[Exercise description]:
The entries below should be output exactly as written.

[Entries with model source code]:
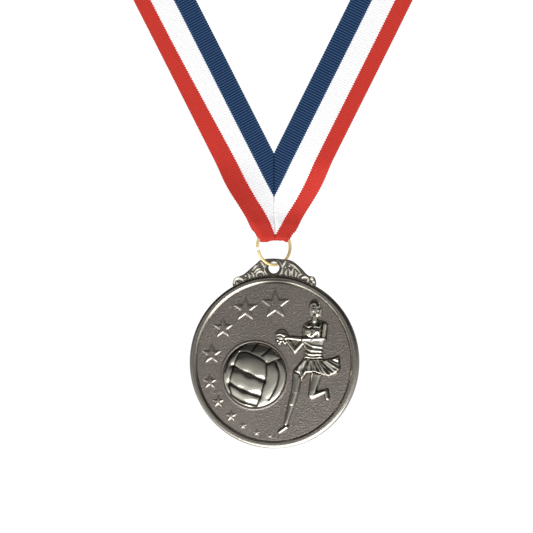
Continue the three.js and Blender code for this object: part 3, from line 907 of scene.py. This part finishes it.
# centripetal curve through the route, as points a small step apart
def routeCurve():
    whole = [*route, neckBack, *[(-x, y, z) for x, y, z in route[::-1]]]
    points = (np.array(whole) - np.array(discMiddle)) / mm
    ends = np.vstack([2 * points[0] - points[1], points, 2 * points[-1] - points[-2]])
    out = []
    for i in range(1, len(ends) - 2):
        p = ends[i - 1:i + 3]
        knots = np.concatenate([[0], np.cumsum(np.linalg.norm(np.diff(p, axis=0), axis=1) ** 0.5)])
        t = np.linspace(knots[1], knots[2], 40, endpoint=False)[:, None]

        def blendPair(a, b, k0, k1):
            return a * (k1 - t) / (k1 - k0) + b * (t - k0) / (k1 - k0)

        a = [blendPair(p[j], p[j + 1], knots[j], knots[j + 1]) for j in range(3)]
        b = [blendPair(a[j], a[j + 1], knots[j], knots[j + 2]) for j in range(2)]
        out.append(blendPair(b[0], b[1], knots[1], knots[2]))
    return np.vstack([*out, points[-1:]])


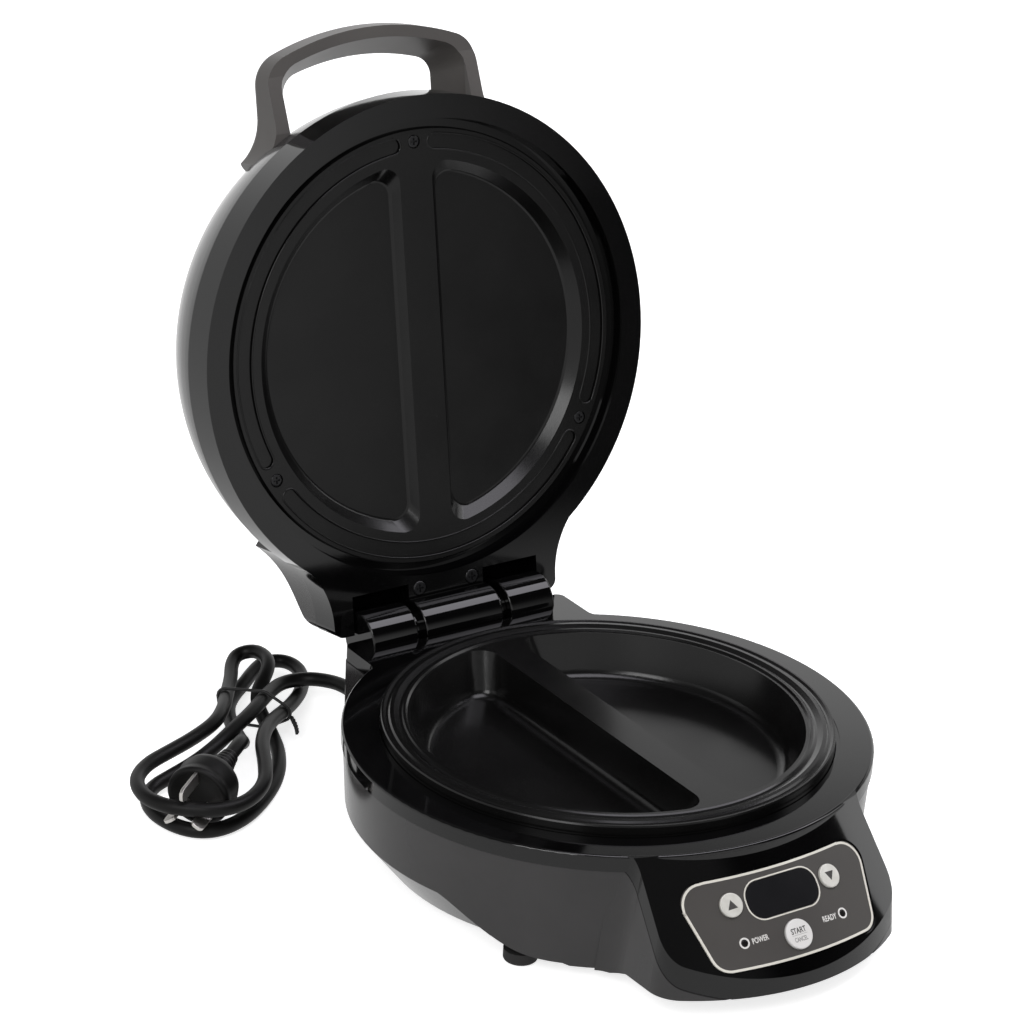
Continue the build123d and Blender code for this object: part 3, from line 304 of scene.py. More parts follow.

[Task response]:
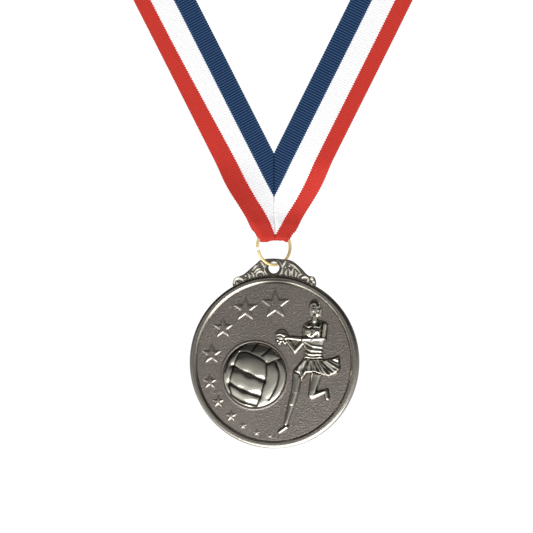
Continue the three.js and Blender code for this object: part 3, from line 907 of scene.py. This part finishes it.
# centripetal curve through the route, as points a small step apart
def routeCurve():
    whole = [*route, neckBack, *[(-x, y, z) for x, y, z in route[::-1]]]
    points = (np.array(whole) - np.array(discMiddle)) / mm
    ends = np.vstack([2 * points[0] - points[1], points, 2 * points[-1] - points[-2]])
    out = []
    for i in range(1, len(ends) - 2):
        p = ends[i - 1:i + 3]
        knots = np.concatenate([[0], np.cumsum(np.linalg.norm(np.diff(p, axis=0), axis=1) ** 0.5)])
        t = np.linspace(knots[1], knots[2], 40, endpoint=False)[:, None]

        def blendPair(a, b, k0, k1):
            return a * (k1 - t) / (k1 - k0) + b * (t - k0) / (k1 - k0)

        a = [blendPair(p[j], p[j + 1], knots[j], knots[j + 1]) for j in range(3)]
        b = [blendPair(a[j], a[j + 1], knots[j], knots[j + 2]) for j in range(2)]
        out.append(blendPair(b[0], b[1], knots[1], knots[2]))
    return np.vstack([*out, points[-1:]])


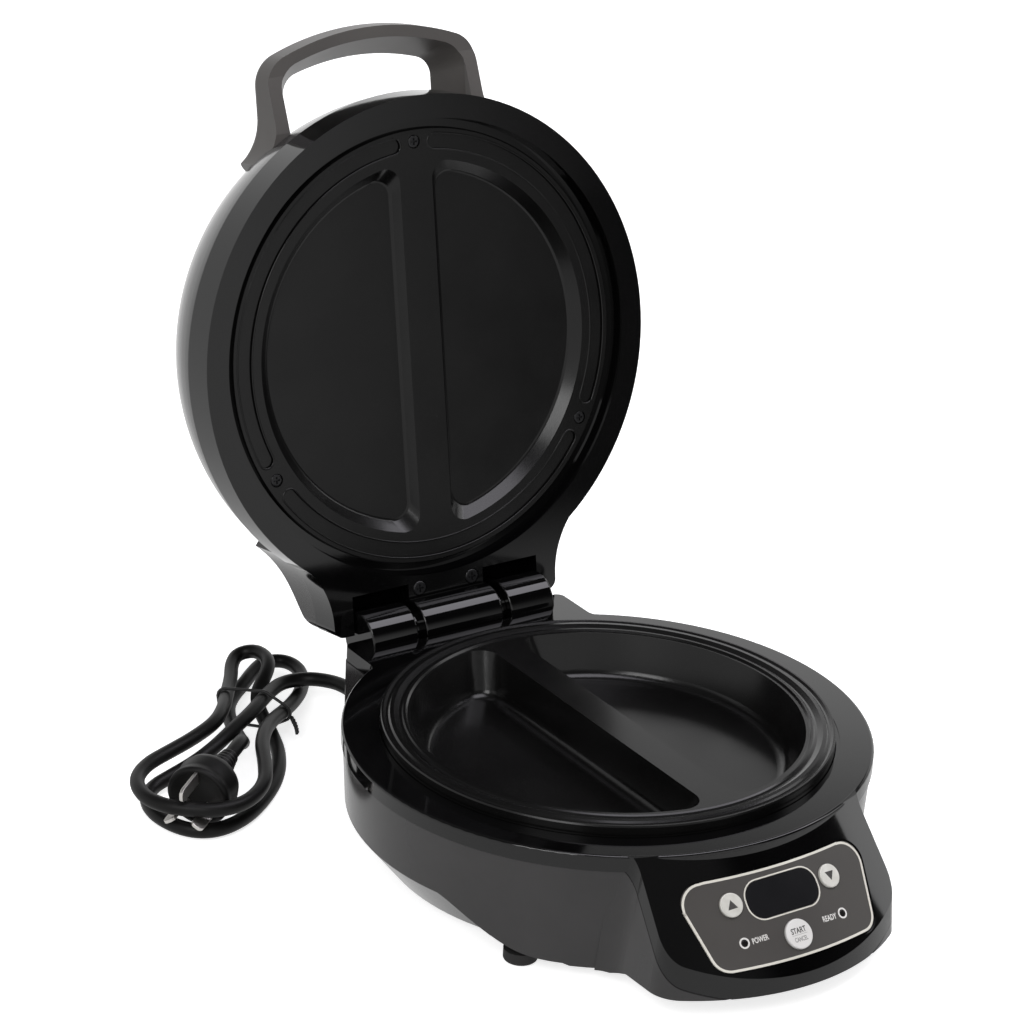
Continue the build123d and Blender code for this object: part 3, from line 304 of scene.py. More parts follow.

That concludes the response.